The movie follows the power plays of a love triangle among tennis players: Tashi Duncan (Zendaya) is an ascending star, a black woman on the verge of revolutionizing the face. Best friends Art Donaldson (Mike Feist) and Patrick Zweig (Josh O’Connor) compete for her attention when they are not facing each other on the court. As they ponder the trajectory of their careers on the verge of turning pro, they get together in a seedy hotel room for a three-way make-out session with homoerotic undertones, or rather, tones. It is text, not subtext. The trio locks lips in a hungry, polyamorous kiss. Tashi leans back and looks approvingly as the boys do some tongue wrestling. “I’m not a home wrecker,” she says saucily moments later when she leaves the room.

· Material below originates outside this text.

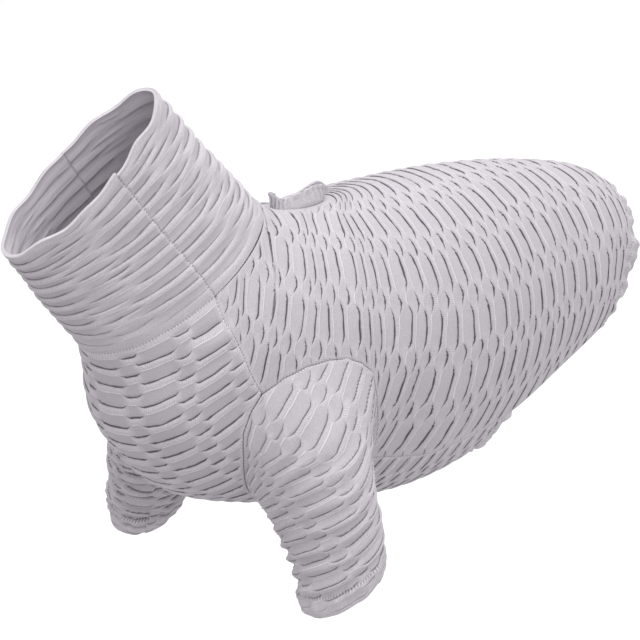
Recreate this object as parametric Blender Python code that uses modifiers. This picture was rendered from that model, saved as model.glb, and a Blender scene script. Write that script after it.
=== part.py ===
"""Dog turtleneck: ribbed knit jumper for a medium dog, held in its worn form.

Head toward -X, back up (+Z), the wearer's left side toward -Y. Metres.
The cloth follows one body surface, described by sections from the collar rim
to the rear hem. Each cut piece of cloth is a grid laid on that surface.
"""
import math

import bmesh
import bpy
import numpy as np

# Sizes
BACK_LENGTH = 0.305          # collar seam at the nape to the rear hem, along X
CHEST_DEPTH = 0.199          # back to brisket at the deepest section
CHEST_WIDTH = 0.158          # across the ribs
COLLAR_HEIGHT = 0.092        # collar seam to rim, along the neck
COLLAR_PITCH = 51.0          # neck direction above the horizontal, degrees
RIM_DEPTH = 0.125            # rim, throat to nape
RIM_WIDTH = 0.054            # rim, side to side
RIM_LEAN = 53.0              # rim leans back from upright, degrees
SLEEVE_DROP = 0.108          # torso axis down to the middle of the cuff
SLEEVE_SPREAD = 0.184        # between the two cuff middles
CUFF_DIAMETER = 0.051
RIGHT_SLEEVE_LONGER = 0.010  # the right sleeve hangs a little lower
RIGHT_SLEEVE_FORWARD = 0.008 # and a little further forward
CLOTH = 0.0016               # cloth thickness
RIB_PITCH = 0.0135           # one rib to the next on body and sleeves
COLLAR_RIB_PITCH = 0.0085    # the ribs crowd together on the relaxed collar
RIB_DEPTH = 0.0014
EDGE_PULL = 0.00035          # each cut edge stops this short of its seam
SLEEVE_PULL = 0.0009         # and the sleeve head this short of the armhole
SLIT_WIDTH = 0.011           # leash slit on the withers
WELT_HEIGHT = 0.019          # its raised lips, at their highest
WELT_GAP = 0.0004
CLOTH_COLOUR = (0.56, 0.53, 0.57)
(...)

Director Luca Guadagnino, working with a script by Justin Kuritzkes, revives the corpse of a genre abandoned to rot by Hollywood: the sex comedy. The movie is not as daring as it thinks, but it’s frankly audacious in the way it goes against prudish public discourse. Social media voices decrying sex in movies may be few, but they sure make a racket. You would think the movie theaters are full of porn. Why they complain so much is anybody’s guess. The infantilization of American cinema via the dictatorship of superhero stories has already neutered desire on film. “Everyone is beautiful, and no one is horny,” wrote RS Benedict in his damning essay published on Blood Knife.

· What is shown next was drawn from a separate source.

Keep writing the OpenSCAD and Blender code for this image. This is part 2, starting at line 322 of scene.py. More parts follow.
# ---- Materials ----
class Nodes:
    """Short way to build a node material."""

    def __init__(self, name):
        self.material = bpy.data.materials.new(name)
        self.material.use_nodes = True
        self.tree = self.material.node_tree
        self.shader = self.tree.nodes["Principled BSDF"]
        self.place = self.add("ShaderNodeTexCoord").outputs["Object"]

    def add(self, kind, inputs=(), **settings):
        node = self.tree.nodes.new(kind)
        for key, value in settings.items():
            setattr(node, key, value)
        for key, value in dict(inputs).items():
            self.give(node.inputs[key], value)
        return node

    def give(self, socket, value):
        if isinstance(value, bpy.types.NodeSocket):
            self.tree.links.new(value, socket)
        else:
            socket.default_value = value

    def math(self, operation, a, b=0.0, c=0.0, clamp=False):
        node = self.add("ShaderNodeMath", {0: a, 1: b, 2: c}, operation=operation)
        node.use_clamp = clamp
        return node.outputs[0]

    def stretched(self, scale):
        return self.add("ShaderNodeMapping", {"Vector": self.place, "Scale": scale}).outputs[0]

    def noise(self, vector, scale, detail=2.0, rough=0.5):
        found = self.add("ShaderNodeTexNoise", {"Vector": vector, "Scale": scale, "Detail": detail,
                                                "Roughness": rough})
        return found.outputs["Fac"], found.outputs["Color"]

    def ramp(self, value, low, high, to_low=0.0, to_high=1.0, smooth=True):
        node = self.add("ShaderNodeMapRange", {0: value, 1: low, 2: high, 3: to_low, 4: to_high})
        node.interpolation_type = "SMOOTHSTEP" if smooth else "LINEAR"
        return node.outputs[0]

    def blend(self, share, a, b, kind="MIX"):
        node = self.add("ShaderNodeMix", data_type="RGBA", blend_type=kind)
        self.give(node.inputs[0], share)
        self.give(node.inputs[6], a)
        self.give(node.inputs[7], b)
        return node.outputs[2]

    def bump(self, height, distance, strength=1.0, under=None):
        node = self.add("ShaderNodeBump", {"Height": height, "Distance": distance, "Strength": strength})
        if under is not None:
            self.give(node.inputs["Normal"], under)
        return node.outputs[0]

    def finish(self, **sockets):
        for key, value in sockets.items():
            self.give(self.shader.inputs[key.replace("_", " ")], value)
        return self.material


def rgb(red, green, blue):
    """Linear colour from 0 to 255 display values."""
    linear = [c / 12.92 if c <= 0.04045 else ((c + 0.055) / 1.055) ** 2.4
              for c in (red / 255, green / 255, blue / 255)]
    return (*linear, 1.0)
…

Hold my beer, says Guadagnino. “Challengers” breaks the doldrums not by exposing flesh - although there is plenty of nudity -but by recognizing sex as a factor in the power dynamics of relationships between human beings. It vibrates in love and friendship; it percolates through self-realization and the search for success - or the passive renunciation of it. A gnarly injury ends Tashi’s career prematurely. Arthur pulls some Iago moves to push Patrick out of the way and score a marriage with her. The years pass, and they become the sport’s golden couple. She coaches him and oversees a profitable sponsorship couple. Patrick self-sabotages himself. He sleeps in his car and scrapes the bottom of the barrel playing in country club tournaments. The former friends, now foes, face down in one of those. Art is trying to regain his confidence in the rundown to the US Open. Patrick is playing for basic survival. On the bleachers, the mere presence of Tashi ups the stakes. 

The movie jumps back and forth in time, not to obfuscate but to illuminate how power pivots in the three-way relationship. The three leads are aces, with O’Connor stealing the movie with the most compelling arc. The killer score by Trent Reznor and Atticus Ross sometimes drowns out the dialogue, but that’s not a major problem. The whole plot is in the performers’ eyes and bodies. Hollywood studios should be putting out a movie like this every month.

2. Unsung Hero: $7 million

Lionsgate keeps going to the well of faith-inspired films with this drama, based on a real-life story. An Australian family begins a new life in the US after father David Smallbone (Joel Smallbone) runs his music production company into the ground. Precariously established in Nashville, the family struggles as their kids strive to create a Christian music band. As you can imagine, their belief in Jesus propels them to success as they spread the word across the land.

If we learned something from 2023’s sleeper hit “Sound of Freedom” is that the pious want to go to the movies, too - specially if they reaffirm their brand of religious belief -. With the Smallbone’s grown-up kids behind and in front of the camera, reenacting their parents’ journey, the movie has an irresistible promotional hook. The movie took second place at the box office, earning $7 million. The budget was $6 million, so it’s already in the black. Even if it goes down the scale in the upcoming weeks, it got bragging rights as a hit. Hallelujah! 

3. Godzilla X Kong: The New Empire: $7.2 million

The two colossal monsters closer to our hearts - sorry, Ghidora - held on to the third place with $7.2 million, adding up to a run of $181.6 million in domestic ticket sales. The pile of money grows to the creatures' scale when you add the tribute of foreign audiences. Global box office currently stands at $519 million. With numbers like that, I’m guessing we will not avoid a sequel. 

4. Civil War: $7 million

Alex Garland’s speculative war drama dropped three spots in its third week, from first to fourth place. Seven million dollars brought the total tally for its three-week run to $56. 1 million. A24 is making a mint off America's undoing - the make-believe undoing.

5. Abigail: $5.2 million

The bloodsucking ballerina flashed her fangs and remained in the top five with $5.2 million for a two-week total of $18.7. That's not bad, but it's not enough to justify the announcement of a sequel this early. The international box office will determine if she gets a second act.